Exercise goal | Repeat everything in the material exactly.

Data rows |
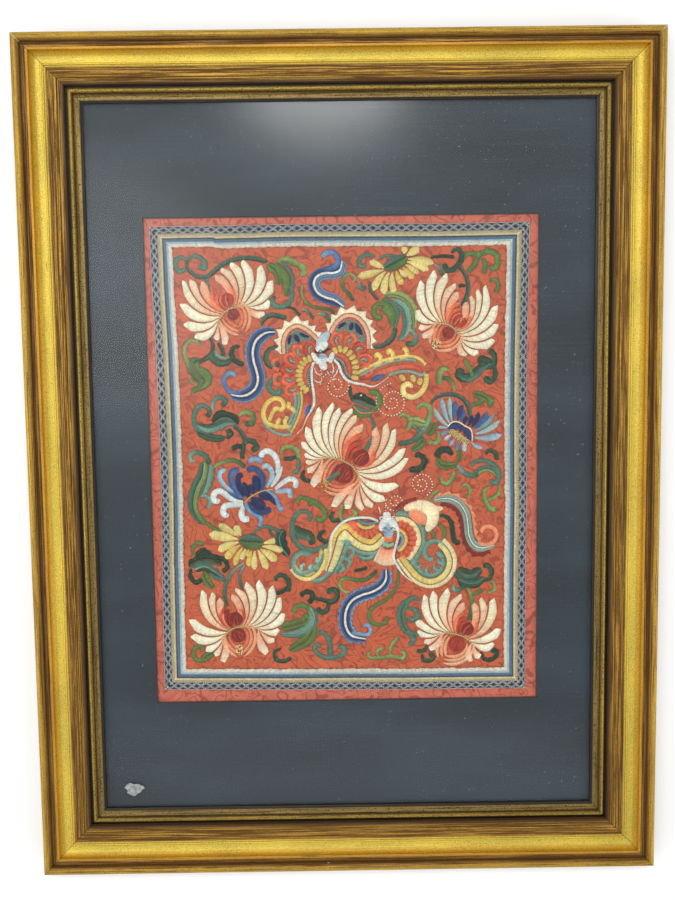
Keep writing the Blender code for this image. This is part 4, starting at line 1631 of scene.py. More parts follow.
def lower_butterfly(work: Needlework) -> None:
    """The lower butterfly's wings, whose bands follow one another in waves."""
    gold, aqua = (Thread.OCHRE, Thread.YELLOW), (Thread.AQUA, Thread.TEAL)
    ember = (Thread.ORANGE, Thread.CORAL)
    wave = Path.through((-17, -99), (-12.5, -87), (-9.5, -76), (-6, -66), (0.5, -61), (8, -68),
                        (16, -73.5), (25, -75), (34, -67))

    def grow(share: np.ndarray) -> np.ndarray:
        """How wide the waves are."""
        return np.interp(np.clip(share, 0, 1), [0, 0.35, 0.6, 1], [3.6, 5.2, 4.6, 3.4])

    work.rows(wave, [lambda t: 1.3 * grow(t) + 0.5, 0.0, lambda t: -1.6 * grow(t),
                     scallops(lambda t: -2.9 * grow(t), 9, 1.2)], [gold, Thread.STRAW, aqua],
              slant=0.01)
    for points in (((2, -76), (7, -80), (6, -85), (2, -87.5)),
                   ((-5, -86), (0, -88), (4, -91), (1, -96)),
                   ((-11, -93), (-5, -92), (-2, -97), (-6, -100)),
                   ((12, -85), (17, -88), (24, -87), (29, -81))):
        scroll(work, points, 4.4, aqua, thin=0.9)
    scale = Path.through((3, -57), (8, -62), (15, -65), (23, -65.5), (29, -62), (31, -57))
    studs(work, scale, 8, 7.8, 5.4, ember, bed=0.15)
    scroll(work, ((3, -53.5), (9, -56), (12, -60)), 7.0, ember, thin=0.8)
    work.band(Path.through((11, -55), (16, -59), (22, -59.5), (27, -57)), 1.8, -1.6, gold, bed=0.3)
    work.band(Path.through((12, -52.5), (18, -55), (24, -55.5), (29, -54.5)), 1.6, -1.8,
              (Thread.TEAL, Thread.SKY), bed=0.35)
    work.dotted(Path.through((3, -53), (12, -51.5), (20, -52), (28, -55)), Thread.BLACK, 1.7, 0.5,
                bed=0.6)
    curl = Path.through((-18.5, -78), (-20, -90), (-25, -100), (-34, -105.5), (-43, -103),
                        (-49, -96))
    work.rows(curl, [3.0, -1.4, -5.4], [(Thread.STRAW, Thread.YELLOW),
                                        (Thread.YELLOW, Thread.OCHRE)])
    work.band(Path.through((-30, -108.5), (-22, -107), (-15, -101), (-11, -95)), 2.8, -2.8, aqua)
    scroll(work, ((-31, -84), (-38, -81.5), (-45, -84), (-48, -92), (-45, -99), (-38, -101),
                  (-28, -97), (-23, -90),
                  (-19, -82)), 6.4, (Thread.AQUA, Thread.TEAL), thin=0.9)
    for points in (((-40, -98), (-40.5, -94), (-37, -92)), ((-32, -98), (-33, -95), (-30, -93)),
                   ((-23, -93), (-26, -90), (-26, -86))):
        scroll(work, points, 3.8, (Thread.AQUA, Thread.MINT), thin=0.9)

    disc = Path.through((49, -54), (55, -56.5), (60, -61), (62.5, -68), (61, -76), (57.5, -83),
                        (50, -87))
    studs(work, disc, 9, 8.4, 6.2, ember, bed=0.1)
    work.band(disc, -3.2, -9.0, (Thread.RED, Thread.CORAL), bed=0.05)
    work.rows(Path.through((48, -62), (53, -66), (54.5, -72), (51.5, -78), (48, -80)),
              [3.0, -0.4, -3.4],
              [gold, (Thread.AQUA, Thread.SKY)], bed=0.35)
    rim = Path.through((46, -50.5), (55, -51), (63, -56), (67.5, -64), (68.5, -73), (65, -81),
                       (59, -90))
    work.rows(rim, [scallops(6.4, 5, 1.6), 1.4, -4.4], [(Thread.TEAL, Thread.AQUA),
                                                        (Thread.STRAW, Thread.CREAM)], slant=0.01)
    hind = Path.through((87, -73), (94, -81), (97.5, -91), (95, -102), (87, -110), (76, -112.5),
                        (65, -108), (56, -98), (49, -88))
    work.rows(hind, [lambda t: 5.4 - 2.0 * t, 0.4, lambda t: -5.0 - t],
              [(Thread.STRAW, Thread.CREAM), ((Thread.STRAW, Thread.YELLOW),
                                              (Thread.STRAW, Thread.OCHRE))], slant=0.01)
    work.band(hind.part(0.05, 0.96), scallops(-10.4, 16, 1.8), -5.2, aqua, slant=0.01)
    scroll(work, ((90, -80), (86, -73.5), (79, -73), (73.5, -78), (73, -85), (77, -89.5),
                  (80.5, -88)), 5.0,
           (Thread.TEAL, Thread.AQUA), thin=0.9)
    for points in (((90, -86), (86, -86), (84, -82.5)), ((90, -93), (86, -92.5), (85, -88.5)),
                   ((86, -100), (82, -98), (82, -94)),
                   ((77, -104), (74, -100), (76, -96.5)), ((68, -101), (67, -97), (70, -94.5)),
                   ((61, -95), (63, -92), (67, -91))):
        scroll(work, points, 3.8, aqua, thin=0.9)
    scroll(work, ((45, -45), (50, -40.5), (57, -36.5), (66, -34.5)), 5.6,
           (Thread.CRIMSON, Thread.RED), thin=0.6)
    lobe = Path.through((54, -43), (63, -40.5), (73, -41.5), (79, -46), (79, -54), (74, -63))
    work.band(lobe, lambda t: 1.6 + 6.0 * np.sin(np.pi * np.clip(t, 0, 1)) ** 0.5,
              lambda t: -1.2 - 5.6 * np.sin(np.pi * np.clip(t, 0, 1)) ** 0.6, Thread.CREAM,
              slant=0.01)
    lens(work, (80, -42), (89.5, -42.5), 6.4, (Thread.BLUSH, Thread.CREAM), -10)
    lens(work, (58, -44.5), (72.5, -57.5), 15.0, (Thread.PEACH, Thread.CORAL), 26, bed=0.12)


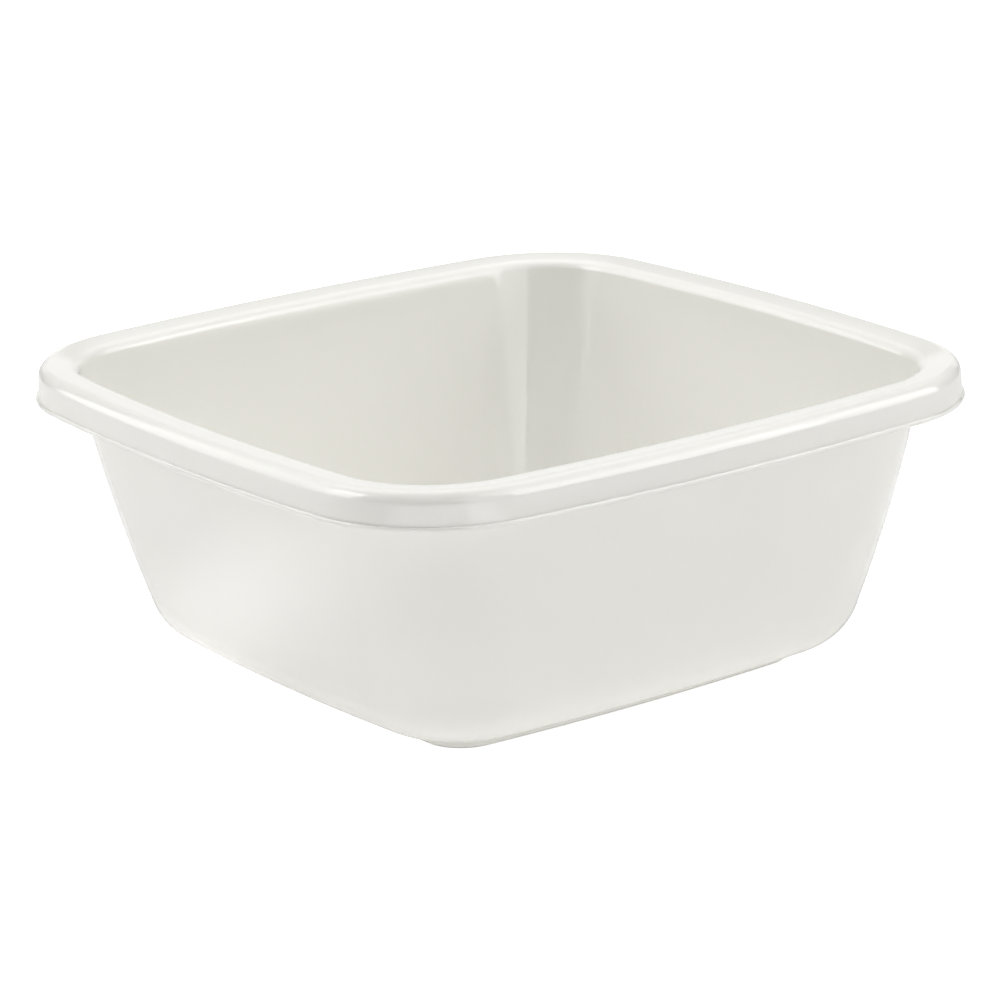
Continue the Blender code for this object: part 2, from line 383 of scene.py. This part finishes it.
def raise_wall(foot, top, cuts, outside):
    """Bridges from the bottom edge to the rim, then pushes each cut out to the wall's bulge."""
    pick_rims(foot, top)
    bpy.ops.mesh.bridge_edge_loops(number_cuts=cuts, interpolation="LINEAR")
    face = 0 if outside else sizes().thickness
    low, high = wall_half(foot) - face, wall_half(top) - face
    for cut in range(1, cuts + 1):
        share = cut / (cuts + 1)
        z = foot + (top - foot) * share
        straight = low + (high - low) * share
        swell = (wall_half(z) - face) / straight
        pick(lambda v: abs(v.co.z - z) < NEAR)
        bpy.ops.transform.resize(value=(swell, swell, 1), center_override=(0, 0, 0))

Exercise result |
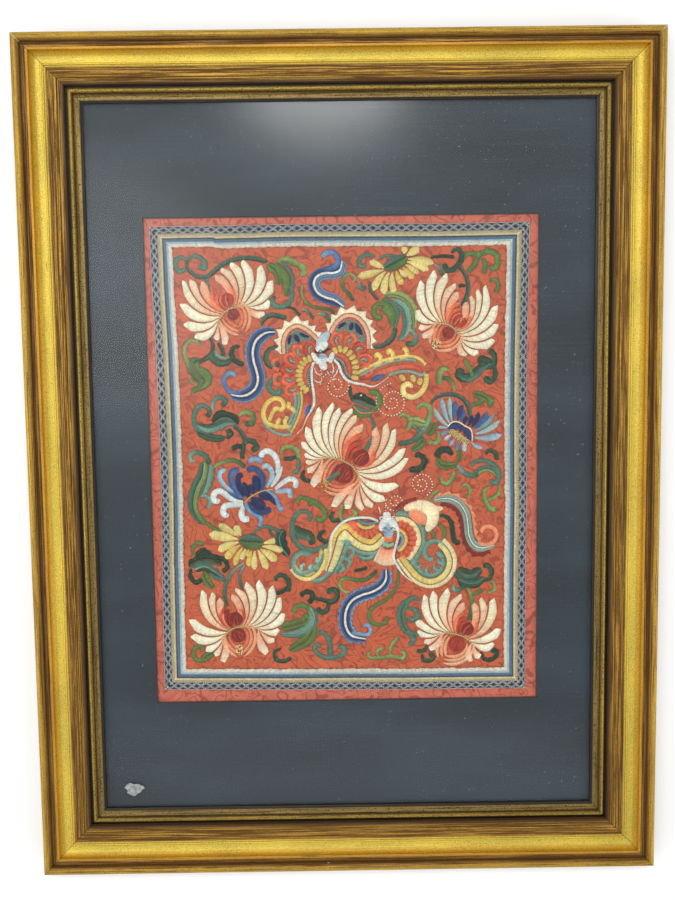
Keep writing the Blender code for this image. This is part 4, starting at line 1631 of scene.py. More parts follow.
def lower_butterfly(work: Needlework) -> None:
    """The lower butterfly's wings, whose bands follow one another in waves."""
    gold, aqua = (Thread.OCHRE, Thread.YELLOW), (Thread.AQUA, Thread.TEAL)
    ember = (Thread.ORANGE, Thread.CORAL)
    wave = Path.through((-17, -99), (-12.5, -87), (-9.5, -76), (-6, -66), (0.5, -61), (8, -68),
                        (16, -73.5), (25, -75), (34, -67))

    def grow(share: np.ndarray) -> np.ndarray:
        """How wide the waves are."""
        return np.interp(np.clip(share, 0, 1), [0, 0.35, 0.6, 1], [3.6, 5.2, 4.6, 3.4])

    work.rows(wave, [lambda t: 1.3 * grow(t) + 0.5, 0.0, lambda t: -1.6 * grow(t),
                     scallops(lambda t: -2.9 * grow(t), 9, 1.2)], [gold, Thread.STRAW, aqua],
              slant=0.01)
    for points in (((2, -76), (7, -80), (6, -85), (2, -87.5)),
                   ((-5, -86), (0, -88), (4, -91), (1, -96)),
                   ((-11, -93), (-5, -92), (-2, -97), (-6, -100)),
                   ((12, -85), (17, -88), (24, -87), (29, -81))):
        scroll(work, points, 4.4, aqua, thin=0.9)
    scale = Path.through((3, -57), (8, -62), (15, -65), (23, -65.5), (29, -62), (31, -57))
    studs(work, scale, 8, 7.8, 5.4, ember, bed=0.15)
    scroll(work, ((3, -53.5), (9, -56), (12, -60)), 7.0, ember, thin=0.8)
    work.band(Path.through((11, -55), (16, -59), (22, -59.5), (27, -57)), 1.8, -1.6, gold, bed=0.3)
    work.band(Path.through((12, -52.5), (18, -55), (24, -55.5), (29, -54.5)), 1.6, -1.8,
              (Thread.TEAL, Thread.SKY), bed=0.35)
    work.dotted(Path.through((3, -53), (12, -51.5), (20, -52), (28, -55)), Thread.BLACK, 1.7, 0.5,
                bed=0.6)
    curl = Path.through((-18.5, -78), (-20, -90), (-25, -100), (-34, -105.5), (-43, -103),
                        (-49, -96))
    work.rows(curl, [3.0, -1.4, -5.4], [(Thread.STRAW, Thread.YELLOW),
                                        (Thread.YELLOW, Thread.OCHRE)])
    work.band(Path.through((-30, -108.5), (-22, -107), (-15, -101), (-11, -95)), 2.8, -2.8, aqua)
    scroll(work, ((-31, -84), (-38, -81.5), (-45, -84), (-48, -92), (-45, -99), (-38, -101),
                  (-28, -97), (-23, -90),
                  (-19, -82)), 6.4, (Thread.AQUA, Thread.TEAL), thin=0.9)
    for points in (((-40, -98), (-40.5, -94), (-37, -92)), ((-32, -98), (-33, -95), (-30, -93)),
                   ((-23, -93), (-26, -90), (-26, -86))):
        scroll(work, points, 3.8, (Thread.AQUA, Thread.MINT), thin=0.9)

    disc = Path.through((49, -54), (55, -56.5), (60, -61), (62.5, -68), (61, -76), (57.5, -83),
                        (50, -87))
    studs(work, disc, 9, 8.4, 6.2, ember, bed=0.1)
    work.band(disc, -3.2, -9.0, (Thread.RED, Thread.CORAL), bed=0.05)
    work.rows(Path.through((48, -62), (53, -66), (54.5, -72), (51.5, -78), (48, -80)),
              [3.0, -0.4, -3.4],
              [gold, (Thread.AQUA, Thread.SKY)], bed=0.35)
    rim = Path.through((46, -50.5), (55, -51), (63, -56), (67.5, -64), (68.5, -73), (65, -81),
                       (59, -90))
    work.rows(rim, [scallops(6.4, 5, 1.6), 1.4, -4.4], [(Thread.TEAL, Thread.AQUA),
                                                        (Thread.STRAW, Thread.CREAM)], slant=0.01)
    hind = Path.through((87, -73), (94, -81), (97.5, -91), (95, -102), (87, -110), (76, -112.5),
                        (65, -108), (56, -98), (49, -88))
    work.rows(hind, [lambda t: 5.4 - 2.0 * t, 0.4, lambda t: -5.0 - t],
              [(Thread.STRAW, Thread.CREAM), ((Thread.STRAW, Thread.YELLOW),
                                              (Thread.STRAW, Thread.OCHRE))], slant=0.01)
    work.band(hind.part(0.05, 0.96), scallops(-10.4, 16, 1.8), -5.2, aqua, slant=0.01)
    scroll(work, ((90, -80), (86, -73.5), (79, -73), (73.5, -78), (73, -85), (77, -89.5),
                  (80.5, -88)), 5.0,
           (Thread.TEAL, Thread.AQUA), thin=0.9)
    for points in (((90, -86), (86, -86), (84, -82.5)), ((90, -93), (86, -92.5), (85, -88.5)),
                   ((86, -100), (82, -98), (82, -94)),
                   ((77, -104), (74, -100), (76, -96.5)), ((68, -101), (67, -97), (70, -94.5)),
                   ((61, -95), (63, -92), (67, -91))):
        scroll(work, points, 3.8, aqua, thin=0.9)
    scroll(work, ((45, -45), (50, -40.5), (57, -36.5), (66, -34.5)), 5.6,
           (Thread.CRIMSON, Thread.RED), thin=0.6)
    lobe = Path.through((54, -43), (63, -40.5), (73, -41.5), (79, -46), (79, -54), (74, -63))
    work.band(lobe, lambda t: 1.6 + 6.0 * np.sin(np.pi * np.clip(t, 0, 1)) ** 0.5,
              lambda t: -1.2 - 5.6 * np.sin(np.pi * np.clip(t, 0, 1)) ** 0.6, Thread.CREAM,
              slant=0.01)
    lens(work, (80, -42), (89.5, -42.5), 6.4, (Thread.BLUSH, Thread.CREAM), -10)
    lens(work, (58, -44.5), (72.5, -57.5), 15.0, (Thread.PEACH, Thread.CORAL), 26, bed=0.12)


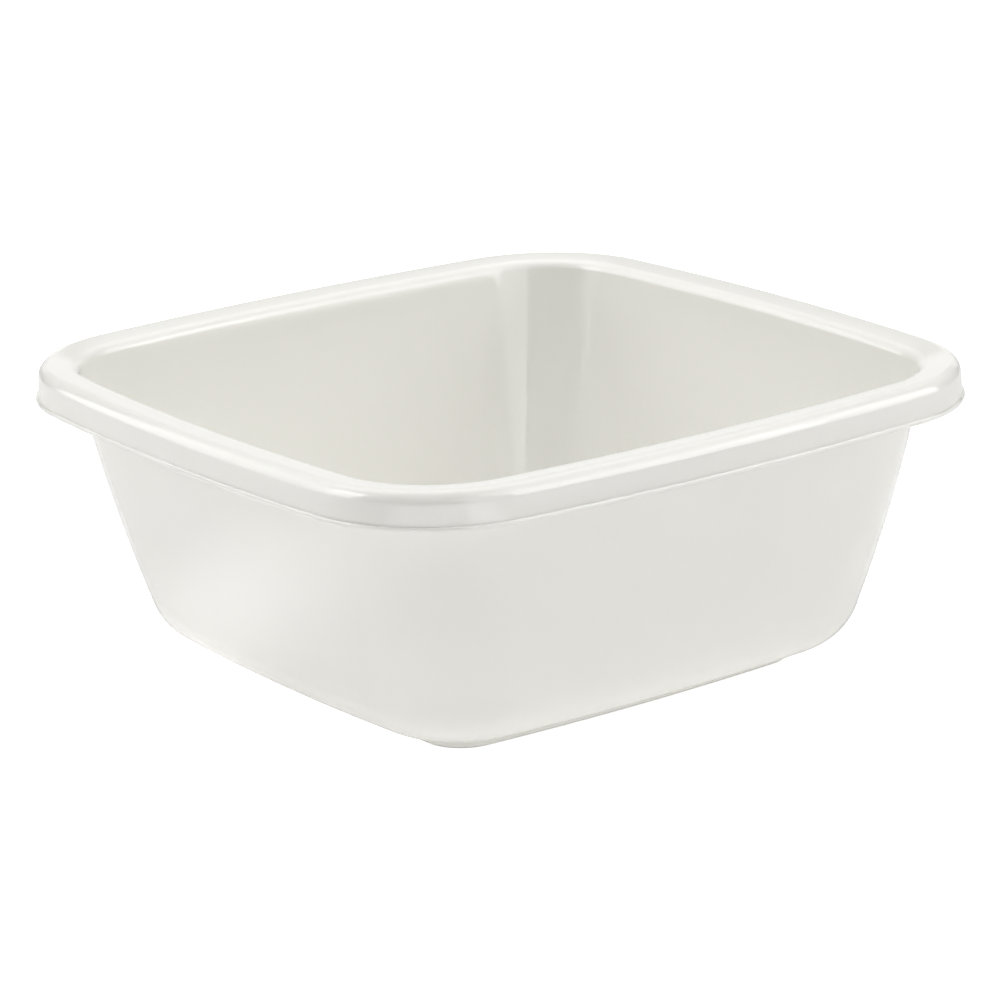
Continue the Blender code for this object: part 2, from line 383 of scene.py. This part finishes it.
def raise_wall(foot, top, cuts, outside):
    """Bridges from the bottom edge to the rim, then pushes each cut out to the wall's bulge."""
    pick_rims(foot, top)
    bpy.ops.mesh.bridge_edge_loops(number_cuts=cuts, interpolation="LINEAR")
    face = 0 if outside else sizes().thickness
    low, high = wall_half(foot) - face, wall_half(top) - face
    for cut in range(1, cuts + 1):
        share = cut / (cuts + 1)
        z = foot + (top - foot) * share
        straight = low + (high - low) * share
        swell = (wall_half(z) - face) / straight
        pick(lambda v: abs(v.co.z - z) < NEAR)
        bpy.ops.transform.resize(value=(swell, swell, 1), center_override=(0, 0, 0))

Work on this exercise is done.